→ Requirement: Only the lines from the one containing "frame = import_model()" through the last line below should be written out, exactly and with both ends kept.

========================================

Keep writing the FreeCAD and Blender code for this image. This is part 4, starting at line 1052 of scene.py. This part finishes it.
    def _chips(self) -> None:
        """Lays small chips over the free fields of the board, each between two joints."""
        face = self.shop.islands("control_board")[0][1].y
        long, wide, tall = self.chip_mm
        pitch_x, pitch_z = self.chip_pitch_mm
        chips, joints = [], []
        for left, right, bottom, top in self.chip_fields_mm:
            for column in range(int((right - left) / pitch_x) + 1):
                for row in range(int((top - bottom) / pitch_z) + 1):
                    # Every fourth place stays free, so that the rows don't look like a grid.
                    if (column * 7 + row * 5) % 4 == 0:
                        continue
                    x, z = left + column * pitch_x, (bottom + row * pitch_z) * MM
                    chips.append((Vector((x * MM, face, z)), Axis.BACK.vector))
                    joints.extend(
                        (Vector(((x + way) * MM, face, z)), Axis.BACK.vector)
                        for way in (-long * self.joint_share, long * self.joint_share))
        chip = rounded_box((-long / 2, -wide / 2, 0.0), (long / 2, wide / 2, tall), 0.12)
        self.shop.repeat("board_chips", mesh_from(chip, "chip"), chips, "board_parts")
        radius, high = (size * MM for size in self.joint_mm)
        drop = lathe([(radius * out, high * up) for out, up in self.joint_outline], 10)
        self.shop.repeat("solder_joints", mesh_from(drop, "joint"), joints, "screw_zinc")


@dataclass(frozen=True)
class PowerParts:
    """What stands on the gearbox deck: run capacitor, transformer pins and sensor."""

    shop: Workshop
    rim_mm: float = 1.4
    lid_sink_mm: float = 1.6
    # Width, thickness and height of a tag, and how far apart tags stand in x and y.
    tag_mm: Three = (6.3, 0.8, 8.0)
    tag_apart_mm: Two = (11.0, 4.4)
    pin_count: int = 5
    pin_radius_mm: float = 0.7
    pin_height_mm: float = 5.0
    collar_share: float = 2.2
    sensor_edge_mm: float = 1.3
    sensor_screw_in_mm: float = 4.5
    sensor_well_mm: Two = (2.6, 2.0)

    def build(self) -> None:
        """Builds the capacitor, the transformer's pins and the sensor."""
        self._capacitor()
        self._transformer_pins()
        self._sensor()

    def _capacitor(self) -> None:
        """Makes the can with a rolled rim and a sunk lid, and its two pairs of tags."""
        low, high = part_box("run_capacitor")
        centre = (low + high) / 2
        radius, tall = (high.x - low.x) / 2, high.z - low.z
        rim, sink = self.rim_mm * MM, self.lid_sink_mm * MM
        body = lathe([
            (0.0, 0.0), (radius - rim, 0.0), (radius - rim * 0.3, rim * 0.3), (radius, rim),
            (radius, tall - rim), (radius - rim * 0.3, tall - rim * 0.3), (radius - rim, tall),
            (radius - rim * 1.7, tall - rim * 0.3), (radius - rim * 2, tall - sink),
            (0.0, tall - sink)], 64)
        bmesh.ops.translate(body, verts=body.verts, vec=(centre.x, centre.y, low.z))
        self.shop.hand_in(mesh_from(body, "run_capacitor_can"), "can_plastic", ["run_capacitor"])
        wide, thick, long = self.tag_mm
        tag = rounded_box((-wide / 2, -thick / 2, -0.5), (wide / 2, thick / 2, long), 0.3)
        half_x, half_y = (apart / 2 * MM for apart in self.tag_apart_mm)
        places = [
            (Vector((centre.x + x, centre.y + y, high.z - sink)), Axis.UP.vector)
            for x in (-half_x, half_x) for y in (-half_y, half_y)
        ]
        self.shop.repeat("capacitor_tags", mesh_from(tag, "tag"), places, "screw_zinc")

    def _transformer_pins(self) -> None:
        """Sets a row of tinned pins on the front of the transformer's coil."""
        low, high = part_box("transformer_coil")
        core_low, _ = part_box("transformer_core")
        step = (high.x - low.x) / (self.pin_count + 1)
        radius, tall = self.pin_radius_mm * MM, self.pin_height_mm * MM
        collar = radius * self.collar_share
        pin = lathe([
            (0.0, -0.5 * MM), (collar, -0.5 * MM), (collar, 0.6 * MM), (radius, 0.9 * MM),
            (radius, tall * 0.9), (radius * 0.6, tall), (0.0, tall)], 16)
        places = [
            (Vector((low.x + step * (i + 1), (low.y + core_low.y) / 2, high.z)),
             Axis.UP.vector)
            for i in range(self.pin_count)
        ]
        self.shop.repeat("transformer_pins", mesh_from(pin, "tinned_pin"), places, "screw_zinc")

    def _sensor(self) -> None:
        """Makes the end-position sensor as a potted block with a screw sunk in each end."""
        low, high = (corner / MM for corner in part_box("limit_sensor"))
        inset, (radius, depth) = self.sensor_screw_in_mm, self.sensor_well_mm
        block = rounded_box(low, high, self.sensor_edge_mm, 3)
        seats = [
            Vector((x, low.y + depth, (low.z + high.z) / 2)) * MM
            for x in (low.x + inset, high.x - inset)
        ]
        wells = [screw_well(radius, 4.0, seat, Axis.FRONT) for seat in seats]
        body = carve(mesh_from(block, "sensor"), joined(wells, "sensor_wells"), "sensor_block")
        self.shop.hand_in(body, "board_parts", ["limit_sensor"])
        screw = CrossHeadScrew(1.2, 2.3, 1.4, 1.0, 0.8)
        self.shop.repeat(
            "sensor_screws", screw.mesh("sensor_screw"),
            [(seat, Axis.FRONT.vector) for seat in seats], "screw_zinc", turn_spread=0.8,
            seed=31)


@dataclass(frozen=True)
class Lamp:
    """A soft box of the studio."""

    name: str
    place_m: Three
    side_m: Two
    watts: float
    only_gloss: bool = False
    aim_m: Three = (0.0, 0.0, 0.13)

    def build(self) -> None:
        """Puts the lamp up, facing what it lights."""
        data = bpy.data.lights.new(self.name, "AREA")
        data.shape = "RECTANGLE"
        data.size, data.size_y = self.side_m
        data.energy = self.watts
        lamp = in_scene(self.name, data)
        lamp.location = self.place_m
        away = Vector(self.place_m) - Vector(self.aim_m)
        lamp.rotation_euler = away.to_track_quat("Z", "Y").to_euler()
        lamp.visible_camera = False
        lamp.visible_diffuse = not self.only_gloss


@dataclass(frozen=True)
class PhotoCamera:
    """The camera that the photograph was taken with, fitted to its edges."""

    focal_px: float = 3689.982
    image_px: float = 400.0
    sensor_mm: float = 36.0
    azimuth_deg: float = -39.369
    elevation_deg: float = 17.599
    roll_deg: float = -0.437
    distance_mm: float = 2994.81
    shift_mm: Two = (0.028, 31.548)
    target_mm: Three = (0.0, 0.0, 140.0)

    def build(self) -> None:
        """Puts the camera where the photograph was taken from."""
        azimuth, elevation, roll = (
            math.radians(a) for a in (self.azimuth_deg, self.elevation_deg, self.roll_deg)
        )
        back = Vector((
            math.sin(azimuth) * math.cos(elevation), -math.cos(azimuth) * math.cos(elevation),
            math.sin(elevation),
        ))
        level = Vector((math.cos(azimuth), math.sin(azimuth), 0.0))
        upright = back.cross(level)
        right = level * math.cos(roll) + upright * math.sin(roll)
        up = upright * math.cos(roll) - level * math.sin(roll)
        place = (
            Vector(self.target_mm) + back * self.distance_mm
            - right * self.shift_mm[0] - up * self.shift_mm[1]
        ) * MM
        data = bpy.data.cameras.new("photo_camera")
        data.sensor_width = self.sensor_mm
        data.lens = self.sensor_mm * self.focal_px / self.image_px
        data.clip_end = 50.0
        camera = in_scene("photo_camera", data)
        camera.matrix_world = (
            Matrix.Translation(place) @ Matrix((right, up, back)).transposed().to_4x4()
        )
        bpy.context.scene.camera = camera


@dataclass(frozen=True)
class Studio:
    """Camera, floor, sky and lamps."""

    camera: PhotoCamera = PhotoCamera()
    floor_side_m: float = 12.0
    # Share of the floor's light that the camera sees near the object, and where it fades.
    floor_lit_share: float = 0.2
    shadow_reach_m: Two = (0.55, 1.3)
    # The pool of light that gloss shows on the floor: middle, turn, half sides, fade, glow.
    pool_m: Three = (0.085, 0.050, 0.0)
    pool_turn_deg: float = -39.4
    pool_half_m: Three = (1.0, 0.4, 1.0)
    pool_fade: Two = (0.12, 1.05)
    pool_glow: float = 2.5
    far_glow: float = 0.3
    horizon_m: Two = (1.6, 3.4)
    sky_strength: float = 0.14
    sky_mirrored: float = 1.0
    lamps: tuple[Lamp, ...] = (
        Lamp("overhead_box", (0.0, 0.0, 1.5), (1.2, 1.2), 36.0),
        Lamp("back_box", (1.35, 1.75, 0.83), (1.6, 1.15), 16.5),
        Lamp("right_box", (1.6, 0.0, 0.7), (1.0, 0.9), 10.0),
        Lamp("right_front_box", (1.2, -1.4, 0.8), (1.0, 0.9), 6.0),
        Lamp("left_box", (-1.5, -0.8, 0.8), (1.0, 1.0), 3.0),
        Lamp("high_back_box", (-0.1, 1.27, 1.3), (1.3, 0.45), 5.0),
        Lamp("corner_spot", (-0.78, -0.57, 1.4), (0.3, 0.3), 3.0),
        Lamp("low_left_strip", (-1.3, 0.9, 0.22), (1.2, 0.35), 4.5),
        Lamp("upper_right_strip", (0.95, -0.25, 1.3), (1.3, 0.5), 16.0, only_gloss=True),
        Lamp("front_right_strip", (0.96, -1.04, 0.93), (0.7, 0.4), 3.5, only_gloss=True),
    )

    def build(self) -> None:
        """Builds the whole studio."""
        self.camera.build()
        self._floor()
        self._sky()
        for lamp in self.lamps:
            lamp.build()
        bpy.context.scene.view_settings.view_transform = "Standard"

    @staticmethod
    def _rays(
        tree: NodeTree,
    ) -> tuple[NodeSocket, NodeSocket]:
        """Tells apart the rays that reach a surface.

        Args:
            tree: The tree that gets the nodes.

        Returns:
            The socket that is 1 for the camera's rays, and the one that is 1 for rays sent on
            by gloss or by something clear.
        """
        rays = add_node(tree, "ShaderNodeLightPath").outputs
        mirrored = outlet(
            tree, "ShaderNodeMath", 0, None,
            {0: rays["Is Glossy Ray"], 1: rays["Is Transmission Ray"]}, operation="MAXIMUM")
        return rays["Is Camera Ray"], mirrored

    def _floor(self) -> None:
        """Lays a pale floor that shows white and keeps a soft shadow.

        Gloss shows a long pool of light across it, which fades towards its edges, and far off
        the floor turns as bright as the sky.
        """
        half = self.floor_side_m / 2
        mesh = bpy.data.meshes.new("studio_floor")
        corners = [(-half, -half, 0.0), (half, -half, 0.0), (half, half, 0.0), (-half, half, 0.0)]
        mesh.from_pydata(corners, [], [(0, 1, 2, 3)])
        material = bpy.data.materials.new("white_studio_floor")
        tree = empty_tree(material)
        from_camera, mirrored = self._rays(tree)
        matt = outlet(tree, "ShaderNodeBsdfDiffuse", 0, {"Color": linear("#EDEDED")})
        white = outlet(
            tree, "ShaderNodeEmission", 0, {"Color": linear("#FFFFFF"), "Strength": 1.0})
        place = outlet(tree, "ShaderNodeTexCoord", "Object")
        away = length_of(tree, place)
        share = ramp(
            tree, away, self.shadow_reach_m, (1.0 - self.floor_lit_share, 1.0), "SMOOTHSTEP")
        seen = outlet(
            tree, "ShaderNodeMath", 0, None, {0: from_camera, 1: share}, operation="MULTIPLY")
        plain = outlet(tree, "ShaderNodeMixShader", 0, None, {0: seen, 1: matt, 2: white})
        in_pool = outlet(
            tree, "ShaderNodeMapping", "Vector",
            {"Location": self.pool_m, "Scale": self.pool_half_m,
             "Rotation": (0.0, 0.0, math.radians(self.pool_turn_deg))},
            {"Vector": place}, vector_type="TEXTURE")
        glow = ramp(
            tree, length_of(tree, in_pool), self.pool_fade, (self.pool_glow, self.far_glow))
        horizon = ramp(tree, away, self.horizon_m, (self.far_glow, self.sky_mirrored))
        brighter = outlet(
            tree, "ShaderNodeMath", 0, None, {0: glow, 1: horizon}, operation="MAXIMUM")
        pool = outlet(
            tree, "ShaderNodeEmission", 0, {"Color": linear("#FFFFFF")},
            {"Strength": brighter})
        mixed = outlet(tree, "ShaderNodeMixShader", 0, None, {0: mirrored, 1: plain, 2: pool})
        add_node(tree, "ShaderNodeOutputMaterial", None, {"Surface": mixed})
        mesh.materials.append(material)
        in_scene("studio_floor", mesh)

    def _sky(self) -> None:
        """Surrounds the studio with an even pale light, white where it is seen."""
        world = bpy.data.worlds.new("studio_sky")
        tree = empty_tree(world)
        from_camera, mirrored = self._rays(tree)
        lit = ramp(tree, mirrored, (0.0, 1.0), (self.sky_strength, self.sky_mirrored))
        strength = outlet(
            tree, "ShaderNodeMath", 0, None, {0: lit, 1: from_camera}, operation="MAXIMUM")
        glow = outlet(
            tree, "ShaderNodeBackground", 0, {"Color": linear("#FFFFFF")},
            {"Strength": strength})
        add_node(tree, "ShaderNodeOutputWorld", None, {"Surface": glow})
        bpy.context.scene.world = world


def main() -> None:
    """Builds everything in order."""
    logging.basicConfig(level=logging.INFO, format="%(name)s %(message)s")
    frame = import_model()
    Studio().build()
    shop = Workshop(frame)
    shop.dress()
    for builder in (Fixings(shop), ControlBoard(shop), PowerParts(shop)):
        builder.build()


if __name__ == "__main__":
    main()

========================================

→ Output:
    frame = import_model()
    Studio().build()
    shop = Workshop(frame)
    shop.dress()
    for builder in (Fixings(shop), ControlBoard(shop), PowerParts(shop)):
        builder.build()


if __name__ == "__main__":
    main()